To honor the time needed for simmering, I laid aside my theological/faith-type books and have been staying up too late savoring Anne Lamott’s well-written fiction and memoir. It’s like being a kid again, sneaking in just one more chapter at midnight.

Just because I’ve taken a break from deeper reading doesn’t mean the deeper thinking has stopped bubbling. Among my many lingering questions are issues related to the Bible, its use, and the origin and relative authority of the books contained in it. Does the word “literal” mean “at face value” or does it mean “the simplest interpretation possible?” How human is this book? Is it like Jesus – somehow paradoxically both fully human and fully divine simultaneously? What does that mean for how we read, understand, and apply it?

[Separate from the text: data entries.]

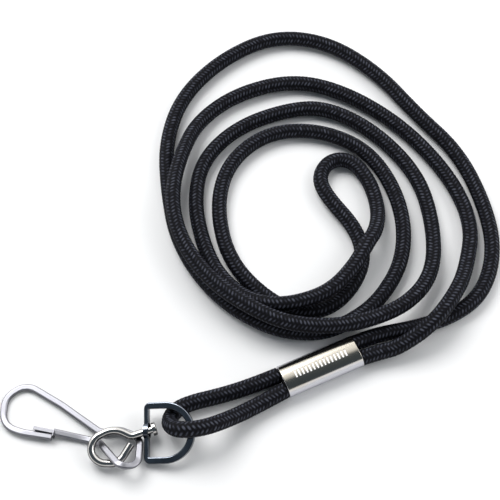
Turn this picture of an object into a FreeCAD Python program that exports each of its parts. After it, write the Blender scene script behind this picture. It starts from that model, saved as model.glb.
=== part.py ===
import FreeCAD, Part
import math
import os
import Sketcher
from FreeCAD import Placement, Rotation, Vector

# Round-cord neck lanyard, lying on a flat surface. One braided cord makes the large neck loop
# and a small hook loop; a flattened metal sleeve crimps both. The hook loop holds a D-ring,
# whose bar carries a swivel eye, and the eye carries a bent-wire hook with a springy gate.
#
# Millimetres. +Z is up. The origin is under the middle of the crimp sleeve, on the surface.
# The hook end points to -X and the neck loop spreads to +Y.

SIZES = {
    "cord_diameter": 4.8,
    "lane_width": 4.4,
    "lane_height": 4.7,
    "end_gap": 0.3,
    "sleeve_length": 24.0,
    "sleeve_width": 10.0,
    "sleeve_height": 5.8,
    "sleeve_wall": 0.5,
    "sleeve_angle": 24.0,
    "sleeve_edge_round": 0.2,
    "tick_count": 15.0,
    "tick_pitch": 1.15,
    "tick_width": 0.5,
    "tick_length": 2.2,
    "tick_depth": 0.15,
    "ring_width": 17.4,
    "ring_depth": 14.8,
    "ring_strip": 1.9,
    "ring_bar": 1.4,
    "ring_height": 2.0,
    "ring_corner": 1.8,
    "ring_edge_round": 0.35,
    "boss_radius": 2.2,
    "boss_offset": 0.6,
    "boss_hole_radius": 1.58,
    "eye_wire": 2.2,
    "shank_end": 13.6,
    "head_radius": 1.95,
    "head_height": 1.2,
    "head_round": 0.4,
    "hook_wire_width": 2.0,
    "hook_wire_height": 1.3,
    "hook_wire_round": 0.5,
    "catch_length": 5.8,
    "catch_wall": 0.5,
    "catch_back": 0.25,
    "catch_lip": 1.2,
    "catch_top_lip": 0.45,
    "catch_web": 0.3,
}

# Places of the metal parts: where each one's own origin sits and how it is turned.
RING_PLACE = Vector(-50.05, -20.35, 3.3)
RING_TURN = Rotation(-1.5, -10.5, 14.5)
EYE_PLACE = Vector(-60.3, -23.3, 3.4)
EYE_TURN = Rotation(19, -0.3, 9.5)

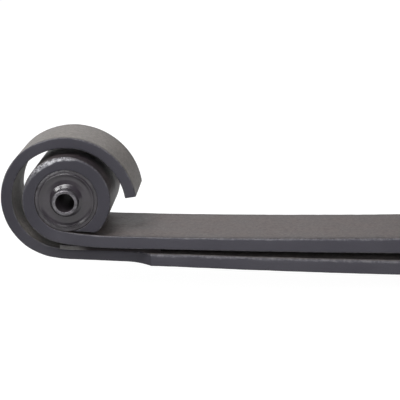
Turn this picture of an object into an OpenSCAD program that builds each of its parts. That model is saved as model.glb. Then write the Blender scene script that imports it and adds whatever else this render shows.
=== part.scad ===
// Two-leaf taper spring: an eyed main leaf over a second leaf that wraps loosely round the front eye.
// Millimetres. X runs from the front eye to the rear eye, Y is across the leaves, Z is up.
// The origin is on the centre bolt's axis, in the lower seat face of the second leaf.

/* [Leaves] */
// Distance between the two eye axes
eye_span = 1270; // [1100:10:1500]
// Width of both leaves
leaf_w = 101.6; // [80:0.1:110]
// Length of the flat clamping seat, where the leaves have their full thickness
seat_len = 180; // [150:5:220]
// Main leaf thickness at the seat
main_seat_t = 19.5; // [16:0.5:22]
// Main leaf thickness at the eyes
main_tip_t = 13.2; // [12:0.1:14]
// Second leaf thickness at the seat
second_seat_t = 17; // [15:0.5:20]
// Second leaf thickness at the ends of its taper
second_tip_t = 13.6; // [12.5:0.1:14]
// Distance from an eye axis at which the taper ends
taper_end = 115; // [100:5:130]
// Gap between the leaves at the seat
seat_gap = 10; // [8:0.5:12]
// Gap between the leaves at their ends
tip_gap = 4.9; // [4.8:0.1:6]
// Radius of the leaves' upward curve outside the seat
camber_r = 10900; // [9000:100:16000]

/* [Eyes] */
// Radius of the rolled eye's bore
eye_bore_r = 32.5; // [32:0.1:32.7]
// Distance from the eye axis back to where the leaf starts to bend into the eye
eye_join = 46; // [42:1:52]
// Angle of the easy bend between the leaf and the eye's roll
eye_turn = 8.8; // [7:0.1:10]
// Angle through which the eye has turned where its rolled end stops
roll_end = 348.5; // [347:0.5:349]
// Distance from the eye axis to the flat ground on the rolled end
scarf_drop = 31.15; // [31.15:0.05:31.5]
// Slope of that flat
scarf_tilt = 6.9; // [6.8:0.1:7.5]
// Radius of the rounded corner behind that flat
scarf_round = 9; // [7:0.5:10]

/* [Wrap] */
// Thickness of the wrap
wrap_t = 11.8; // [11:0.1:12.5]
// Width of the narrowed wrap
wrap_w = 76.2; // [70:0.1:80]
// Distance from the eye axis at which the wrap starts to widen
shoulder_start = 56; // [54:1:60]
// Distance from the eye axis at which the second leaf has its full width
shoulder_end = 84.5; // [84:0.5:95]
// Distance that the wrap's lower centre lies ahead of the eye axis
wrap_back = 6.25; // [5:0.05:7]
// Distance from the wrap's lower centre back to where it starts to bend
wrap_join = 9.7; // [8:0.1:11]
// Angle of the easy bend between the second leaf and the wrap
wrap_turn = 8.35; // [7.5:0.05:9]
// Middle radius of the wrap below the eye
wrap_low_r = 57.8; // [57.2:0.1:59]
// Middle radius of the wrap above the eye
wrap_high_r = 67.3; // [66:0.1:69]
// Angle at which the wrap opens to its upper radius
wrap_switch = 152; // [147:1:156]
// Angle through which the wrap has turned at its end
wrap_end = 262.8; // [256:0.1:265]

/* [Second leaf rear end] */
// Distance from the centre bolt to the second leaf's rear end
second_rear = 575; // [540:5:580]
// Size of the clipped corners at that end
corner_trim = 22; // [15:1:30]

/* [Liners and spacer] */
// Thickness of the liners between the leaf ends
liner_t = 4.75; // [3:0.05:4.75]
// Width of the liners
liner_w = 87; // [80:1:95]
// Steps of the easy bend that the front liner follows up into the wrap
liner_bend_steps = 3; // [1:1:4]
// Distance from the front eye axis to the front liner's inner end
liner_front_end = 95; // [85:1:110]
// Length of the rear liner
liner_rear_len = 95; // [70:5:120]
// Distance that the rear liner stops short of the second leaf's end
liner_rear_inset = 5; // [3:1:15]
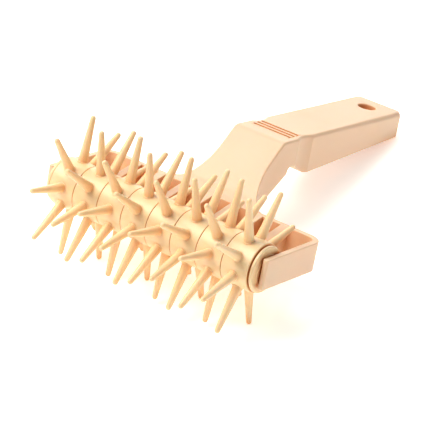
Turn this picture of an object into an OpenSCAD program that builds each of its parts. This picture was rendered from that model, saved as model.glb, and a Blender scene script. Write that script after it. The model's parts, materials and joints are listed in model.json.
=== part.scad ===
// Roller docker: a yoke with a cranked handle carries an axle with a row of
// spiked rings that prick rolled-out dough.
// The tool's own axes: X along the axle, Y towards the end of the handle and Z up,
// with the arms level and zero at the middle of the axle. Each sub-part is then laid
// down on the table, as the tool rests: on its lowest spikes and the end of the grip.

/* [Rings] */
// Number of spiked rings on the axle
ring_count = 8; // [4:1:10]
// Width of one ring along the axle
ring_w = 14; // [11:0.5:18]
// Diameter of the ring's barrel, without its spikes
barrel_d = 23.4; // [20:0.2:30]
// Wall of the barrel
barrel_wall = 2; // [1.5:0.1:3]
// Thickness of the web between barrel and hub
web_t = 2.4; // [1.5:0.1:4]
// Diameter of the hub around the square hole
hub_d = 13; // [12:0.5:15]
// Bevel on the ends of the barrel
barrel_bevel = 0.35; // [0.1:0.05:0.8]

/* [Spikes] */
// Number of spikes around one ring
spike_count = 8; // [4:4:8]
// Diameter of the circle that the spikes' tips run on
tip_circle_d = 67.6; // [56:0.2:84]
// Diameter of a spike at the barrel
spike_root_d = 4.8; // [3:0.1:5.8]
// Diameter of the round tip
spike_tip_d = 2.5; // [1.5:0.1:3]

/* [Axle] */
// Side of the square that the rings sit on
axle_side = 6; // [5:0.1:7.2]
// Diameter of the round journals at its ends
journal_d = 6; // [4.5:0.1:7.2]
// Length of a journal inside the arm
journal_in_arm = 1.9; // [1.5:0.1:3]
// Gap around the square in the rings, which lets each ring turn a few degrees
ring_slack = 0.3; // [0.28:0.02:0.4]
// Gap around the square in the end discs
disc_slack = 0.05; // [0.02:0.01:0.1]
// Gap around a journal in its socket
journal_slack = 0.06; // [0.02:0.01:0.1]
// Gap past the journal's end
journal_end_gap = 0.3; // [0.2:0.1:0.6]

/* [End discs] */
// Diameter of the disc
disc_d = 21.8; // [18:0.2:23]
// Thickness of the disc
disc_t = 1.9; // [1.2:0.1:3]
// Diameter of the boss that runs against the arm
boss_d = 15; // [11:0.5:17]
// Height of the boss
boss_h = 0.4; // [0.3:0.1:1]
// Gap between the last ring and the disc
ring_end_gap = 0.3; // [0.2:0.05:0.5]
// Gap between the boss and the arm
arm_gap = 0.4; // [0.3:0.05:0.6]

/* [Yoke] */
// Thickness of each arm
arm_t = 3; // [2.8:0.1:4.5]
// Height of the arms and of the cross wall
arm_h = 14.2; // [12:0.2:18]
// How far the arms reach past the axle
arm_nose = 6.2; // [5.4:0.2:9]
// Thickness of the cross wall
wall_t = 2.9; // [2.2:0.1:4]
// Gap between the tips and the cross wall
tip_gap = 1.9; // [1:0.1:4]
// Outer corner radius where arm and wall meet
yoke_corner_r = 6.5; // [5:0.5:9]
// Radius on the arm's lower rear corner
heel_r = 2.6; // [1:0.1:4]
// Thickness of the fingers that stand between the rings' spikes
finger_t = 4.2; // [2:0.1:5]
// Gap between a finger's end and the barrel
finger_gap = 2.6; // [1.5:0.1:5]
// Height of a finger at its free end
finger_end_h = 4.4; // [3:0.2:8]
// Width of the small upright on the inside of each arm
upright_w = 1.6; // [1:0.1:3]
// How far the upright stands in front of the cross wall
upright_gap = 4.8; // [3:0.1:8]

/* [Neck] */
// Width of the neck
neck_w = 28.8; // [24:0.2:36]
// Distance from the cross wall back to the crest of the neck
crest_run = 30.3; // [24:0.1:38]
// Height of the crest above the axle
crest_h = 31.1; // [24:0.1:40]
// Distance from the cross wall to the foot of the neck's front slope
foot_run = 4.4; // [3:0.1:8]
// Distance from the cross wall to the lower edge of the neck
heel_run = 5; // [3:0.1:8]
// Radius of the hollow between cross wall and front slope
foot_r = 9; // [4:0.5:14]
// How far the neck spreads on each side at its foot
foot_spread = 13; // [6:0.5:15]
// Distance from the cross wall to where that curve starts
flare_run = 21.4; // [16:0.1:26]

/* [Grip] */
// Width of the grip
grip_w = 28.4; // [24:0.2:36]
// Length of the grip behind its shoulders
grip_len = 84; // [70:1:110]
// Distance from the crest back to the shoulders
shoulder_run = 25.7; // [20:0.1:34]
// Depth of the grip at its front
grip_front_h = 18.9; // [15:0.1:24]
// Depth of the grip at its end
grip_rear_h = 12.7; // [10:0.1:20]
// Fall of the top from crest to end, in degrees
top_fall = 1.6; // [0:0.1:4]
// Corner radius at the end of the grip
grip_corner_r = 4; // [2:0.5:8]
// Depth of the finger waist in each side
waist_depth = 1.8; // [0.5:0.1:2.4]
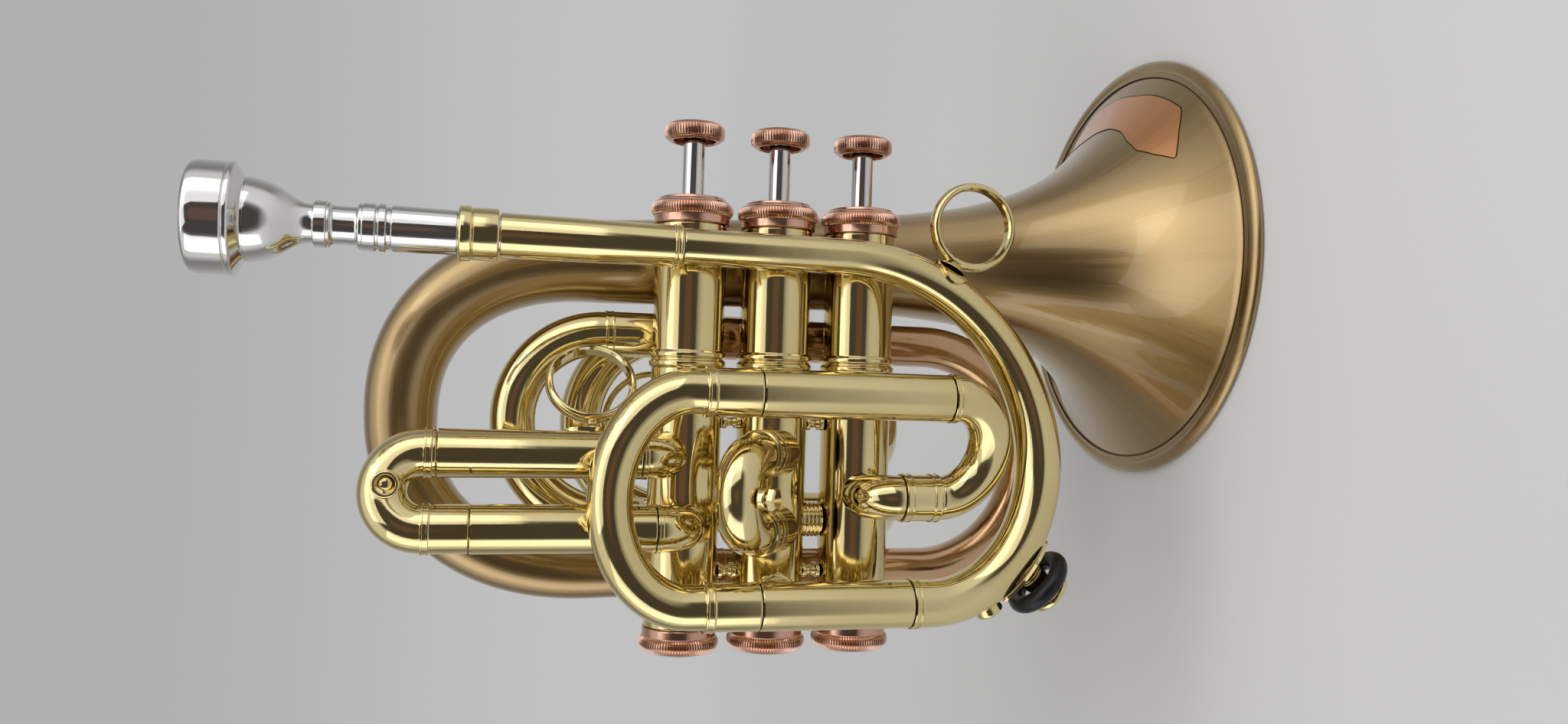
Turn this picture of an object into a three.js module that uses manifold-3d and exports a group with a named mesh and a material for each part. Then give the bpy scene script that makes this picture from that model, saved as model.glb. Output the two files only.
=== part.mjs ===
// Pocket trumpet, standing on its bell rim.
// Millimetres. Z points up to the mouthpiece, X to the finger buttons and Y to the bell side.
import * as THREE from 'three';
import { mergeVertices } from 'three/addons/utils/BufferGeometryUtils.js';
import Module from 'manifold-3d';

const wasm = await Module();
wasm.setup();

// Facets
const tubeSides = 10;
const valveSides = 20;
const ringSides = 20;
const bellSides = 28;
const bendSteps = 7;
const bellBowSteps = 11;
const flareSteps = 10;
const elbowSteps = 9;
const wireSides = 6;
const softRingSides = 8;
const knobSides = 6;
const springSteps = 9;
const bowlSteps = 5;
const cupSteps = 3;

// Fits
const seatGap = 0.3;
const slideGap = 0.4;
const slideStep = 0.1;
const pistonGap = 0.35;
const tubeWall = 0.5;
const brokenEdge = 0.4;
const sleeveRise = 0.35;
const ferruleRise = 0.45;
const cutReach = 20.0;

// Valve block: the middle valve stands at Y = 0 and Z = 0
const casingRadius = 9.75;
const casingBore = 8.4;
const casingBottom = -65.6;
const casingTop = 42.7;
const neckRadius = 9.0;
const topNeckLength = 3.6;
const bottomNeckLength = 4.3;
const beadBase = 4.0;
const beadRise = 0.75;
const beadWidth = 4.7;
const beadSlope = 0.6;
const upperCasingRadius = 9.7;

// Valve caps
const capBandRadius = 10.2;
const capBandHeight = 2.4;
const topKnurlRadius = 11.27;
const topKnurlHeight = 2.8;
const topDomeHeight = 1.7;
const topDomeRun = 3.4;
const capRoof = 2.5;
const capLip = 0.6;
const bottomKnurlRadius = 10.8;
const bottomKnurlHeight = 2.9;
const bottomDomeHeight = 2.2;
const bottomDomeEdge = 0.6;
const bottomDomeRun = 4.5;
const capFloor = 2.4;

// The valves stand as close together as their widest turned pieces allow.
const valveSpace = 1.76;
const widestRadius = Math.max(topKnurlRadius, bottomKnurlRadius, capBandRadius, casingRadius + beadRise);
const valvePitch = 2 * widestRadius + valveSpace;

// Pistons, stems and buttons
const valveTravel = 15.0;
const stemRadius = 2.6;
const stemHoleGap = 0.5;
const pistonFoot = 17.9;
const barrelWall = 1.1;
const barrelDepth = 43.0;
const portRadius = 4.4;
const feltRadius = 4.15;
const feltHeight = 1.4;
const feltDepth = 1.0;
const buttonRadius = 8.26;
const buttonHeight = 4.8;
const buttonHollow = 5.8;
const buttonRoof = 1.7;
const buttonBevel = 1.2;

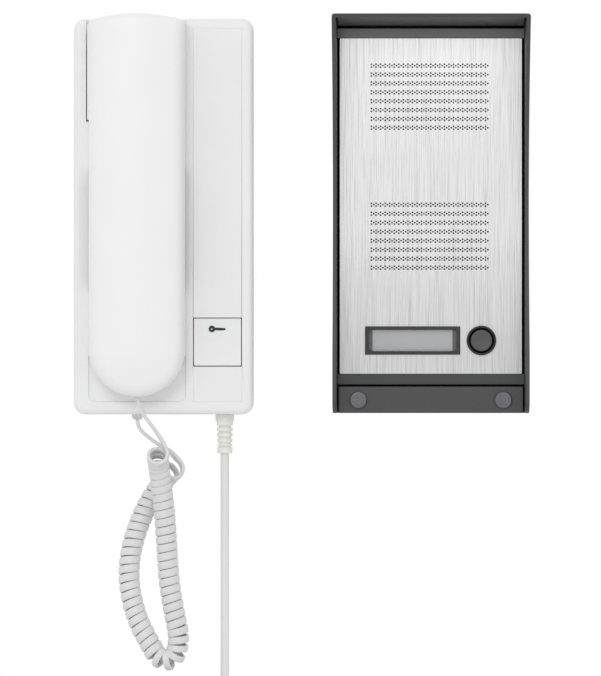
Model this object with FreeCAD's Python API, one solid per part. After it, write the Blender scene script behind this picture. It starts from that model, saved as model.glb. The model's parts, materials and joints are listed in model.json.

The term “Christian” itself is becoming increasingly difficult to swallow. It has been twisted and abused beyond recognition, its connotations far removed from the original definition of “follower of Christ.” People now hear the word and think of all the stereotypes and charlatans out there – the snake handlers, child-abusers, prosperity preachers, and manipulative thieves with whom I despise being associated.

Those of us who, sincerely albeit haltingly with many stumbles and missteps along the way, seek to follow Jesus Christ need a word or phrase other than “Christian” by which to refer to ourselves, a name that better reflects what is to be of utmost importance — Jesus, not politics or wealth or power or health or comfort. Lately, I’ve used “Jesus-follower.” It’s kind of a mouthful, but it’s also simple and direct. Reminds me who I am to be about (I’ll give me a hint: not ME).

I’m curious: if you are of a specific faith, do you find that people read into the name of that faith things you don’t intend? How do you respond to that?

Also (and just as important), what reading-for-fun do you recommend?